If they surrender their lives to God we could make available to them what we could call “recovery schools.” There we could offer them a chance to recover the opportunity to get an education that they passed up when they were children and young people. The school would offer them food, shelter, used clothing, and help in getting out from under their drug addiction. To be able to stay in school they would be required to submit to the rules and authority of the staff. They would also be required to get passing grades in their classes. They would need to be taught to have initiative. They should be required to put in a certain number of hours of voluntary work in appreciation for all that is being done for them. If they failed, they would be put out in the street again.

They could be taught a trade so they would have something to offer the job market after they graduate. Few employers would even consider giving a job to someone living in a tent on the street. Once they complete at the recovery school, the school could give them a good reference so they would have a better chance of getting a job.
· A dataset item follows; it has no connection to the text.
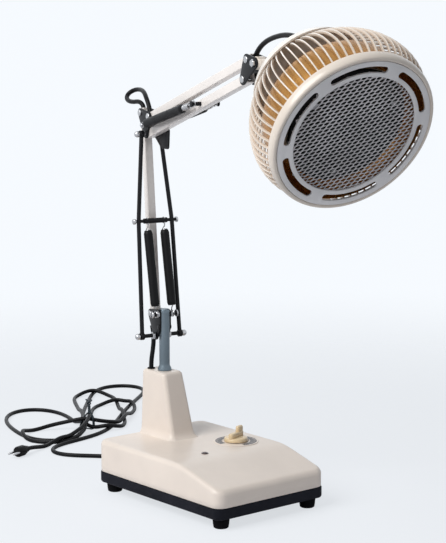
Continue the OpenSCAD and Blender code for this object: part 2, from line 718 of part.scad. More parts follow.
module plug_pins() color([0.8, 0.8, 0.82]) in_base() in_plug()
    for (x = [-5, 5]) translate([x, 0, 28]) cylinder(r = 2, h = 16);

bottom_tray();
rubber_feet();
base_housing();
base_screws();
ballast_plate();
dial_plate();
pilot_lamp();
timer_body();
terminal_block();
swivel_socket();
socket_screws();
cable_grommet();
cord_gland();
timer_shaft();
timer_knob();
stem();
lever_plates();
stem_rivet();
tube_pivot_pin();
rod_axle();
axle_nuts();
spring_bar();
spring_bar_nuts();
side_rods();
cross_bar();
cross_bar_nuts();
lower_tube();
lower_springs();
lower_spring_sleeves();
elbow_plate_near();
elbow_plate_far();
elbow_pins();
elbow_nuts();
lower_bar();
top_bar();
spring_pin();
upper_springs();
upper_spring_sleeves();
head_brackets();
bracket_pins();
tilt_bolt();
head_neck();
dome_cap();
cage_ribs();
cage_rim();
front_ring();
mesh_grille();
reflector();
emitter_plate();
heater_coil();
insulation_disc();
emitter_studs();
head_terminal();
pedestal_cable();
elbow_cable();
head_cable();
mains_cord();
cord_hank();
plug_body();
plug_pins();
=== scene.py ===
"""Looks of a table-top infrared heat lamp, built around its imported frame.

The lamp has a moulded base with a timer knob, a bare steel stem, a sprung double arm of square bars and a
caged round head with a mesh front. Shapes are surfaces worked out with numpy in millimetres, in the same
local places as the source part, and every finish is a procedural material.
"""

import logging
import math
from dataclasses import dataclass, field
from enum import Enum

import bmesh
import bpy
import numpy as np
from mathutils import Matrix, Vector
from numpy.typing import NDArray


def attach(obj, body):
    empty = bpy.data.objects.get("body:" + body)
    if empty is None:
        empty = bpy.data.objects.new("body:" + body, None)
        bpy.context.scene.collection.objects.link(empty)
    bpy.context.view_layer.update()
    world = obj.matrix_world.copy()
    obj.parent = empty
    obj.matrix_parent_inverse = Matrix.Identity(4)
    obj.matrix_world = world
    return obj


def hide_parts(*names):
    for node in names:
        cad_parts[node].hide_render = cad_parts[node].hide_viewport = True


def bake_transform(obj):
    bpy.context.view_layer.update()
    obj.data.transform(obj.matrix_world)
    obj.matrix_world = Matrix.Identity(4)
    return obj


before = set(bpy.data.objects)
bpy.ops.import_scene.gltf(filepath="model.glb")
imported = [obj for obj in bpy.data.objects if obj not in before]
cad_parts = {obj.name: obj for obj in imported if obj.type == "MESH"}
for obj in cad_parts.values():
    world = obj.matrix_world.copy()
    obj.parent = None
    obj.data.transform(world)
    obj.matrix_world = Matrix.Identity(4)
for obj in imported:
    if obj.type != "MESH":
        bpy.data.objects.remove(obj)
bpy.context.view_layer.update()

LOG = logging.getLogger("heat_lamp")
Array = NDArray[np.float64]
Triple = tuple[float, float, float]
Pair = tuple[float, float]
Points = Array | list[float] | list[list[float]] | list[Pair]
Node = bpy.types.Node
Tree = bpy.types.NodeTree
Piece = bpy.types.Object
MM = 0.001
TAU = 2.0 * math.pi


# ---------- places ----------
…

The recovery school should have a working relationship with a good local church in the area. All students would be required to attend church faithfully. The school would need to have buses to take the students to and from church. Bible classes could also be included in the curriculum of the school.

Businesses might be willing to donate food, merchandise and money to help cover the expense of maintaining the schools. Many people give to charity. Their donations should be accepted.

Seeing the increase of homeless people should be a warning to parents that their children might someday be among the homeless if they aren’t diligent in training them and motivating them to excel and have reason for living. Parents could point to the homeless people and say to their children, “You might some day be one of them if you don’t apply yourself to study and learn.”

There will always be those who refuse to accept help. If there is help available, and it is refused, we would have reason to say to homeless people, “Don’t blame us if we don’t help you. You had a chance to better yourself and you didn’t accept it.”